YOUR OBJECTIVE:
Reproduce the listing below without any change.

GIVEN INFORMATION:
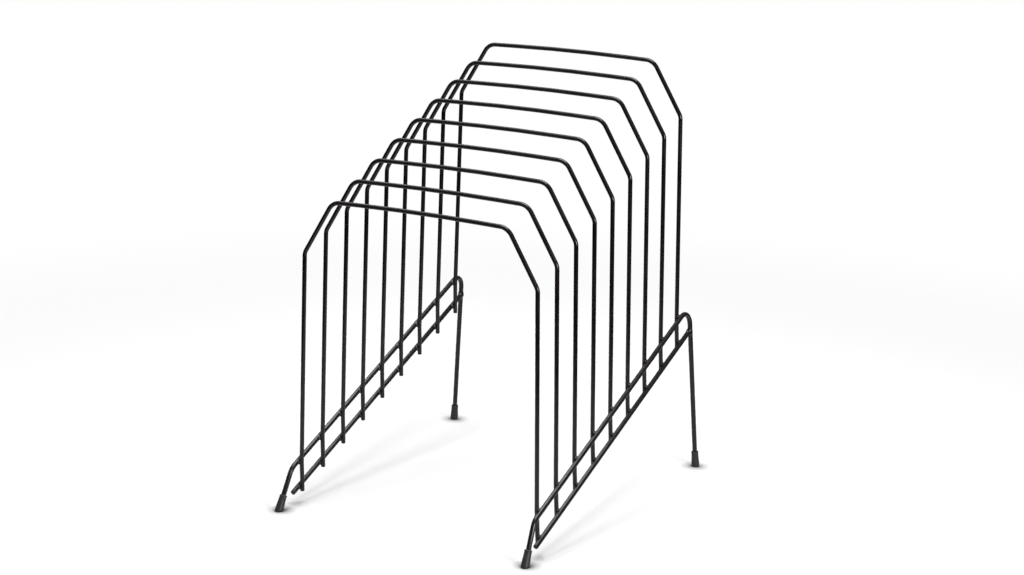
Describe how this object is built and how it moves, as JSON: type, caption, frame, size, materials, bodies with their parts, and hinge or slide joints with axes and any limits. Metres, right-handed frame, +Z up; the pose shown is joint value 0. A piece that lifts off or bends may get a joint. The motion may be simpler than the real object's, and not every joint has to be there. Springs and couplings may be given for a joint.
{
  "type": "wire file sorter",
  "caption": "Free-standing desktop file sorter of black welded wire: upright hoops step up and back along inclined side rails, on short legs with rubber-capped feet.",
  "frame": {"origin": "on the desk, at the centre of the bounding box's footprint, midway between the feet", "axes": "+X to the sorter's right, +Y to its back where the hoops stand highest, +Z up"},
  "size_m": [0.2274, 0.266, 0.3215],
  "materials": {
    "enamelled_wire": "gloss black enamel over drawn steel wire",
    "foot_cap": "satin soft vinyl, near black"
  },
  "bodies": {
    "root": {"divider_hoop_1": "enamelled_wire", "divider_hoop_2": "enamelled_wire", "divider_hoop_3": "enamelled_wire", "divider_hoop_4": "enamelled_wire", "divider_hoop_5": "enamelled_wire", "divider_hoop_6": "enamelled_wire", "divider_hoop_7": "enamelled_wire", "divider_hoop_8": "enamelled_wire", "divider_hoop_9": "enamelled_wire", "side_frame_left": "enamelled_wire", "side_frame_right": "enamelled_wire", "lower_rail_left": "enamelled_wire", "lower_rail_right": "enamelled_wire", "upper_rail_welds_left": "enamelled_wire", "upper_rail_welds_right": "enamelled_wire", "lower_rail_welds_left": "enamelled_wire", "lower_rail_welds_right": "enamelled_wire", "rear_leg_weld_left": "enamelled_wire", "rear_leg_weld_right": "enamelled_wire", "foot_cap_front_left": "foot_cap", "foot_cap_front_right": "foot_cap", "foot_cap_rear_left": "foot_cap", "foot_cap_rear_right": "foot_cap"}
  },
  "joints": []
}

SOLUTION TO THIS TASK:
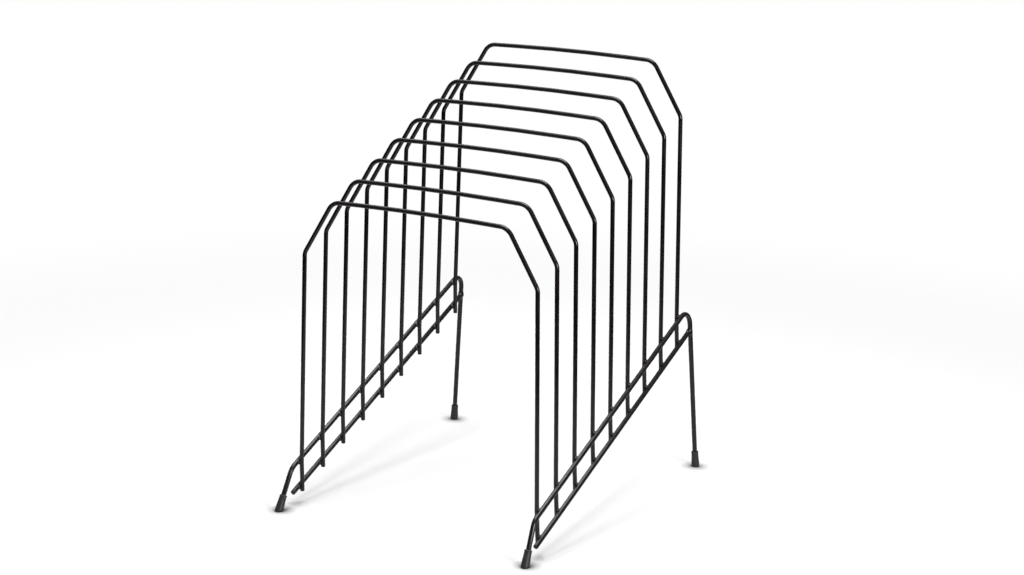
Describe how this object is built and how it moves, as JSON: type, caption, frame, size, materials, bodies with their parts, and hinge or slide joints with axes and any limits. Metres, right-handed frame, +Z up; the pose shown is joint value 0. A piece that lifts off or bends may get a joint. The motion may be simpler than the real object's, and not every joint has to be there. Springs and couplings may be given for a joint.
{
  "type": "wire file sorter",
  "caption": "Free-standing desktop file sorter of black welded wire: upright hoops step up and back along inclined side rails, on short legs with rubber-capped feet.",
  "frame": {"origin": "on the desk, at the centre of the bounding box's footprint, midway between the feet", "axes": "+X to the sorter's right, +Y to its back where the hoops stand highest, +Z up"},
  "size_m": [0.2274, 0.266, 0.3215],
  "materials": {
    "enamelled_wire": "gloss black enamel over drawn steel wire",
    "foot_cap": "satin soft vinyl, near black"
  },
  "bodies": {
    "root": {"divider_hoop_1": "enamelled_wire", "divider_hoop_2": "enamelled_wire", "divider_hoop_3": "enamelled_wire", "divider_hoop_4": "enamelled_wire", "divider_hoop_5": "enamelled_wire", "divider_hoop_6": "enamelled_wire", "divider_hoop_7": "enamelled_wire", "divider_hoop_8": "enamelled_wire", "divider_hoop_9": "enamelled_wire", "side_frame_left": "enamelled_wire", "side_frame_right": "enamelled_wire", "lower_rail_left": "enamelled_wire", "lower_rail_right": "enamelled_wire", "upper_rail_welds_left": "enamelled_wire", "upper_rail_welds_right": "enamelled_wire", "lower_rail_welds_left": "enamelled_wire", "lower_rail_welds_right": "enamelled_wire", "rear_leg_weld_left": "enamelled_wire", "rear_leg_weld_right": "enamelled_wire", "foot_cap_front_left": "foot_cap", "foot_cap_front_right": "foot_cap", "foot_cap_rear_left": "foot_cap", "foot_cap_rear_right": "foot_cap"}
  },
  "joints": []
}